Last month the attorney general clarified to Netanyahu's lawyers that they have to coordinate a date for the hearing soon, and warned that if they don't, it will be interpreted as the premier forgoing his right for a hearing. In such a case, Mendelblit heeded, he would file an indictment against Netanyahu based solely on the draft indictment.
Regarding the prime minister's failure to pay his attorneys, Mendelblit wrote: "This does nothing to justify a delay in transferring the core of the investigation materials to the prime ministers or people on his behalf, and it can't affect the timing of the hearing in any way."

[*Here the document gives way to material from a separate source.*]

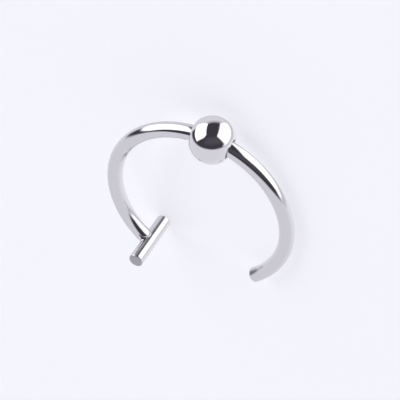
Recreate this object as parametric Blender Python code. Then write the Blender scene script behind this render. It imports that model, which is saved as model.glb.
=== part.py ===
"""Lip ring: an open hoop of polished steel wire, with a short cross bar soldered to one end and a ball on its front.

Run with: blender --background --python part.py
Metres, +Z up. The pieces are modelled round the hoop's centre, with the ball on +Y and the hoop's axis on +Z,
and are then laid down together on the three points that the ring rests on when it lies on its side.
"""

import math

import bmesh
import bpy
import numpy as np
from mathutils import Matrix, Vector

# Driving dimensions
WIRE_DIAMETER = 0.0010
HOOP_INNER_DIAMETER = 0.0110
BALL_DIAMETER = 0.0030
BALL_BORE_CLEARANCE = 0.00003
BALL_COUNTERSINK = 0.000245
BAR_DIAMETER = 0.00098
BAR_LENGTH = 0.0041
BAR_END_CHAMFER = 0.00007
PLAIN_END_CHAMFER = 0.00008
SOLDER_FILLET = 0.00016
# Both ends of the hoop, as angles round it from the ball
BAR_ANGLE = math.radians(151.3)
PLAIN_END_ANGLE = math.radians(130.8)

# How finely the round shapes are divided
WIRE_SIDES = 24
HOOP_STEP = math.radians(3.6)
BALL_MERIDIANS = 40
BALL_PARALLELS = 20
FILLET_STEPS = 4
BLEND_STEPS = 3

# Sizes that follow
WIRE_RADIUS = WIRE_DIAMETER / 2
HOOP_RADIUS = HOOP_INNER_DIAMETER / 2 + WIRE_RADIUS
BALL_RADIUS = BALL_DIAMETER / 2
BAR_RADIUS = BAR_DIAMETER / 2
SEAM_RISE = SOLDER_FILLET / 3

STEEL_COLOUR = (0.74, 0.73, 0.76, 1.0)


def clear_scene():
    for obj in list(bpy.data.objects):
        bpy.data.objects.remove(obj, do_unlink=True)


def new_collection(name):
    collection = bpy.data.collections.new(name)
    bpy.context.scene.collection.children.link(collection)
    return collection


def polished_steel(name, roughness):
    material = bpy.data.materials.new(name)
    material.use_nodes = True
    shader = material.node_tree.nodes["Principled BSDF"]
    shader.inputs["Base Color"].default_value = STEEL_COLOUR
    shader.inputs["Metallic"].default_value = 1.0
    shader.inputs["Roughness"].default_value = roughness
    return material


def object_from_bmesh(name, bm, collection):
    mesh = bpy.data.meshes.new(name)
    bm.to_mesh(mesh)
    bm.free()
    obj = bpy.data.objects.new(name, mesh)
    collection.objects.link(obj)
    return obj


def shade_round(obj):
    obj.data.shade_smooth()
    obj.data.set_sharp_from_angle(angle=math.radians(30))


def on_hoop(angle):
    """The point of the wire's centreline at this angle from the ball, positive towards the bar."""
    return Vector((-math.sin(angle), math.cos(angle), 0)) * HOOP_RADIUS


def along_hoop(angle):
    """The direction in which the angle grows there."""
    return Vector((-math.cos(angle), -math.sin(angle), 0))


def wire_tube(start, end, radius):
    """A closed tube along the hoop's centreline, with both ends square to it."""
    bm = bmesh.new()
    bmesh.ops.create_circle(bm, cap_ends=False, segments=WIRE_SIDES, radius=radius)
    upright = Matrix.Rotation(math.radians(90), 4, "Y")
    outwards = Matrix.Translation((0, HOOP_RADIUS, 0))
    bm.transform(Matrix.Rotation(start, 4, "Z") @ outwards @ upright)
    bmesh.ops.spin(
        bm,
        geom=[*bm.verts, *bm.edges],
        cent=(0, 0, 0),
        axis=(0, 0, 1),
        angle=end - start,
        steps=math.ceil((end - start) / HOOP_STEP),
        use_merge=False,
    )
    bmesh.ops.holes_fill(bm, edges=[edge for edge in bm.edges if edge.is_boundary], sides=0)
    bmesh.ops.recalc_face_normals(bm, faces=bm.faces)
    return bm


def end_face(bm, near):
    """The flat end of a tube that lies nearest to a point."""
    ends = [face for face in bm.faces if len(face.verts) == WIRE_SIDES]
    return min(ends, key=lambda face: (face.calc_center_median() - near).length)


def extruded(bm, face):
    """Extrudes one face on the spot and returns the new one."""
    return bmesh.ops.extrude_discrete_faces(bm, faces=[face])["faces"][0]


def chamfer_end(bm, face, outward, radius, chamfer):
    """Closes a round end with a short taper."""
    tip = extruded(bm, face)
    centre = tip.calc_center_median()
    for vert in tip.verts:
        vert.co = centre + (vert.co - centre) * (1 - chamfer / radius) + outward * chamfer


def flare_end(bm, face, outward, radius, depth):
    """Widens a round end at 45 degrees over this depth."""
    rim = extruded(bm, face)
    centre = rim.calc_center_median()
    for vert in rim.verts:
        vert.co = centre + (vert.co - centre) * (1 + depth / radius) + outward * depth


def bar_surface(rise_across):
    """How high the bar's surface stands over its axis, this far across it."""
    return math.sqrt(max(BAR_RADIUS**2 - rise_across**2, 0))


def seam_point(turn, reach, height):
    """A point of the soldered end: turn is the angle round the wire from the bar's direction, reach is how far
    it lies from the wire's centreline and height how far that is from the bar's axis, along the hoop."""
    angle = BAR_ANGLE - height / HOOP_RADIUS
    across = on_hoop(angle).normalized()
    return on_hoop(angle) + (Vector((0, 0, math.cos(turn))) + across * math.sin(turn)) * reach


def solder_to_bar(bm, face):
    """Runs the wire's end down to the bar and flares it into a concave fillet along the bar.

    The wire is as thick as the bar, so its sides meet the bar's sides and need no fillet there."""
    sideways = BAR_RADIUS**2 / (2 * HOOP_RADIUS)
    start = on_hoop(BAR_ANGLE - (BAR_RADIUS + SOLDER_FILLET + SEAM_RISE) / HOOP_RADIUS)
    across = start.normalized()
    turns = [math.atan2((v.co - start).dot(across), v.co.z) for v in face.verts]
    start_height = BAR_RADIUS + SOLDER_FILLET + SEAM_RISE

    def fillet(turn):
        return SOLDER_FILLET * math.cos(turn) ** 2

    def foot(turn, reach):
        return bar_surface(min(abs(reach * math.sin(turn)) + sideways, 0.98 * BAR_RADIUS))

    rings = []
    for step in range(1, BLEND_STEPS + 1):
        share = step / BLEND_STEPS
        rings.append([
            (WIRE_RADIUS, start_height + share * (foot(t, WIRE_RADIUS) + fillet(t) - start_height))
            for t in turns
        ])
    for step in range(1, FILLET_STEPS + 1):
        swing = math.pi / 2 * step / FILLET_STEPS
        ring = []
        for t in turns:
            reach = WIRE_RADIUS + fillet(t) * (1 - math.cos(swing))
            ring.append((reach, foot(t, reach) + fillet(t) * (1 - math.sin(swing))))
        rings.append(ring)
    rings.append([(0.8 * WIRE_RADIUS, BAR_RADIUS / 4)] * len(turns))
    for ring in rings:
        face = extruded(bm, face)
        for vert, turn, (reach, height) in zip(face.verts, turns, ring):
            vert.co = seam_point(turn, reach, height)


def make_hoop(collection, helpers):
    """The bent wire and the cross bar soldered to its end, which are one solid."""
    seam_angle = (BAR_RADIUS + SOLDER_FILLET + SEAM_RISE) / HOOP_RADIUS
    tip_angle = PLAIN_END_ANGLE - PLAIN_END_CHAMFER / HOOP_RADIUS
    bm = wire_tube(-tip_angle, BAR_ANGLE - seam_angle, WIRE_RADIUS)
    plain_end = end_face(bm, on_hoop(-tip_angle))
    chamfer_end(bm, plain_end, -along_hoop(-tip_angle), WIRE_RADIUS, PLAIN_END_CHAMFER)
    solder_to_bar(bm, end_face(bm, on_hoop(BAR_ANGLE)))
    hoop = object_from_bmesh("hoop", bm, collection)
    join = hoop.modifiers.new("soldered bar", "BOOLEAN")
    join.operation = "UNION"
    join.solver = "EXACT"
    join.object = make_bar(helpers)
    shade_round(hoop)
    hoop.data.materials.append(polished_steel("hoop_steel", 0.08))
    return hoop


def make_bar(helpers):
    """The straight cross bar, square to the hoop, with its ends chamfered."""
    bm = bmesh.new()
    bmesh.ops.create_cone(
        bm,
        cap_ends=True,
        cap_tris=False,
        segments=WIRE_SIDES,
        radius1=BAR_RADIUS,
        radius2=BAR_RADIUS,
        depth=BAR_LENGTH - 2 * BAR_END_CHAMFER,
    )
    for outward in (Vector((0, 0, 1)), Vector((0, 0, -1))):
        end = end_face(bm, outward * BAR_LENGTH / 2)
        chamfer_end(bm, end, outward, BAR_RADIUS, BAR_END_CHAMFER)
    bar = object_from_bmesh("cross_bar", bm, helpers)
    bar.location = on_hoop(BAR_ANGLE)
    bar.rotation_euler.z = BAR_ANGLE
    bar.display_type = "WIRE"
    bar.hide_render = True
    return bar


def make_ball(collection, helpers):
    """The ball, drilled along the wire's own bend, so that the wire fills its bore, and countersunk at both mouths."""
    bm = bmesh.new()
    bmesh.ops.create_uvsphere(
        bm, u_segments=BALL_MERIDIANS, v_segments=BALL_PARALLELS, radius=BALL_RADIUS
    )
    ball = object_from_bmesh("ball", bm, collection)
    ball.location = on_hoop(0)
    bore_radius = WIRE_RADIUS + BALL_BORE_CLEARANCE
    mouth_height = math.sqrt(BALL_RADIUS**2 - (bore_radius + BALL_COUNTERSINK) ** 2)
    reach = 2 * math.asin((mouth_height - BALL_COUNTERSINK) / (2 * HOOP_RADIUS))
    tube = wire_tube(-reach, reach, bore_radius)
    for side in (-1, 1):
        mouth = end_face(tube, on_hoop(side * reach))
        flare_end(tube, mouth, along_hoop(side * reach) * side, bore_radius, BALL_RADIUS)
    bore = object_from_bmesh("ball_bore", tube, helpers)
    bore.display_type = "WIRE"
    bore.hide_render = True
    drill = ball.modifiers.new("bore", "BOOLEAN")
    drill.operation = "DIFFERENCE"
    drill.solver = "EXACT"
    drill.object = bore
    shade_round(ball)
    ball.data.materials.append(polished_steel("ball_steel", 0.05))
    return ball


def points_and_centroid(pieces):
    """Every corner of the finished pieces, and the centroid of all that they enclose."""
    graph = bpy.context.evaluated_depsgraph_get()
    corners, weighted, volume = [], np.zeros(3), 0.0
    for piece in pieces:
        shown = piece.evaluated_get(graph)
        mesh = shown.to_mesh()
        mesh.calc_loop_triangles()
        points = np.array([shown.matrix_world @ v.co for v in mesh.vertices])
        a, b, c = (points[[t.vertices[i] for t in mesh.loop_triangles]] for i in range(3))
        wedges = np.einsum("ij,ij->i", a, np.cross(b, c)) / 6
        weighted += (wedges[:, None] * (a + b + c) / 4).sum(axis=0)
        volume += wedges.sum()
        corners.append(points)
        shown.to_mesh_clear()
    return np.concatenate(corners), Vector(weighted / volume)


def resting_up(corners, centroid):
    """The upward direction once the ring lies on its side: the facet of its convex hull that is under the
    centroid lies on the floor."""
    bm = bmesh.new()
    for corner in corners:
        bm.verts.new(corner)
    bmesh.ops.convex_hull(bm, input=bm.verts, use_existing_faces=False)
    bm.normal_update()
    best, most_inside = None, -math.inf
    for face in bm.faces:
        out = face.normal if face.normal.dot(face.calc_center_median() - centroid) > 0 else -face.normal
        if out.z > -0.5:
            continue
        foot = centroid + out * (face.verts[0].co - centroid).dot(out)
        inside = min(
            (foot - loop.vert.co).dot(edge_inward(loop, face)) for loop in face.loops
        )
        if inside > most_inside:
            best, most_inside = -out, inside
    up = best.copy()
    bm.free()
    return up


def edge_inward(loop, face):
    """The direction in the face that leads from this edge to the face's middle, square to the edge."""
    edge = (loop.link_loop_next.vert.co - loop.vert.co).normalized()
    inward = face.calc_center_median() - loop.vert.co
    return (inward - edge * inward.dot(edge)).normalized()


def lay_down(pieces, holder):
    """Turns and lifts the holder so that the ring lies on the floor, with the ball on the +Y side and the
    middle of its footprint over the origin."""
    corners, centroid = points_and_centroid(pieces)
    up = resting_up(corners, centroid)
    to_ball = on_hoop(0)
    to_ball = (to_ball - up * to_ball.dot(up)).normalized()
    turn = Matrix((to_ball.cross(up), to_ball, up))
    laid = corners @ np.array(turn).T
    low, high = laid.min(axis=0), laid.max(axis=0)
    middle = (low + high) / 2
    holder.matrix_world = Matrix.Translation((-middle[0], -middle[1], -low[2])) @ turn.to_4x4()


def main():
    clear_scene()
    ring = new_collection("lip_ring")
    helpers = new_collection("cutters")
    helpers.hide_render = True
    pieces = [make_hoop(ring, helpers), make_ball(ring, helpers)]
    bpy.context.view_layer.update()
    holder = bpy.data.objects.new("lip_ring_holder", None)
    ring.objects.link(holder)
    lay_down(pieces, holder)
    for obj in [*pieces, *helpers.objects]:
        obj.parent = holder
    bpy.context.view_layer.update()


main()
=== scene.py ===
import math

import bmesh
import bpy
from mathutils import Matrix, Vector


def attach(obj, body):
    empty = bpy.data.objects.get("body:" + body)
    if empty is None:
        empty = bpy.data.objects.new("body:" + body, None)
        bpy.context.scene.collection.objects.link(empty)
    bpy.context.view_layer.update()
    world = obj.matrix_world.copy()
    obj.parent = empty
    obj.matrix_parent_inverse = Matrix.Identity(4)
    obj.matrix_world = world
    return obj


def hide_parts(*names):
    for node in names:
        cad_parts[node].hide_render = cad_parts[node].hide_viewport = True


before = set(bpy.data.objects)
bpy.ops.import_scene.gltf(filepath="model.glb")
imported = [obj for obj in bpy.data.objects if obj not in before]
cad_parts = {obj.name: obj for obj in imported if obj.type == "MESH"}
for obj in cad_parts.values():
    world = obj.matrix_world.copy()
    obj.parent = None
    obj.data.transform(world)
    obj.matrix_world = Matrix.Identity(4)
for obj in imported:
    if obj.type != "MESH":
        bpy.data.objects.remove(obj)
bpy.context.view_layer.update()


# The wire: one length of 18 gauge surgical steel, bent to an open circle and tumbled to a mirror polish.
# It is drawn straight and wound on a mandrel, so the faint lines of the drawing die follow the bend.
# Its plain end is cut square and lightly rounded, and its other end is soldered to the cross bar.
WIRE_RADIUS = 0.0005
HOOP_RADIUS = 0.0060
PLAIN_END_ANGLE = math.radians(130.8)
PLAIN_END_ROUNDING = 0.00008
BAR_ANGLE = math.radians(151.3)
WIRE_SIDES = 64
WIRE_STEPS = 288
ROUNDING_STEPS = 5
# How the ring lies on its side, on the bar, the ball and the wire: the hoop's centre and its axis
HOOP_CENTRE = Vector((0, -0.0008679, 0.0015471))
HOOP_AXIS = Vector((0.1746487, 0.0077747, 0.9846001))

to_ball = Vector((0, HOOP_AXIS.z, -HOOP_AXIS.y)).normalized()
lying_turn = Matrix((to_ball.cross(HOOP_AXIS), to_ball, HOOP_AXIS)).transposed()
lying = Matrix.Translation(HOOP_CENTRE) @ lying_turn.to_4x4()


def on_hoop(angle):
    """The point of the wire's centreline at this angle from the ball, positive towards the bar."""
    return Vector((-math.sin(angle), math.cos(angle), 0)) * HOOP_RADIUS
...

Netanyahu's attorneys had requested that the hearing be postponed by several months, so that the permits committee at the State Comptroller’s Office can decide on Netanyahu's request to use external funding to pay his defense team. The attorneys wrote that Netanyahu is interested in fulfilling his right to a hearing, but that they were given insufficient time to prepare for it.
Mendelblit gave attorneys of the prime minister and other suspects three months since the date of general election. The defense attorneys all agree that this was insufficient, considering the scope of evidence in the cases. The lawyers of Shaul and Iris Elovitch, suspect in bribery case 4000, have also requested to postpone the hearing until the end of September. Netanyahu's attorneys argued that the request for postponement is reasonable, as Netanyahu– unlike Elovitch, Arnon Mozes and Zeev Rubinstein – is involved in three cases and not one.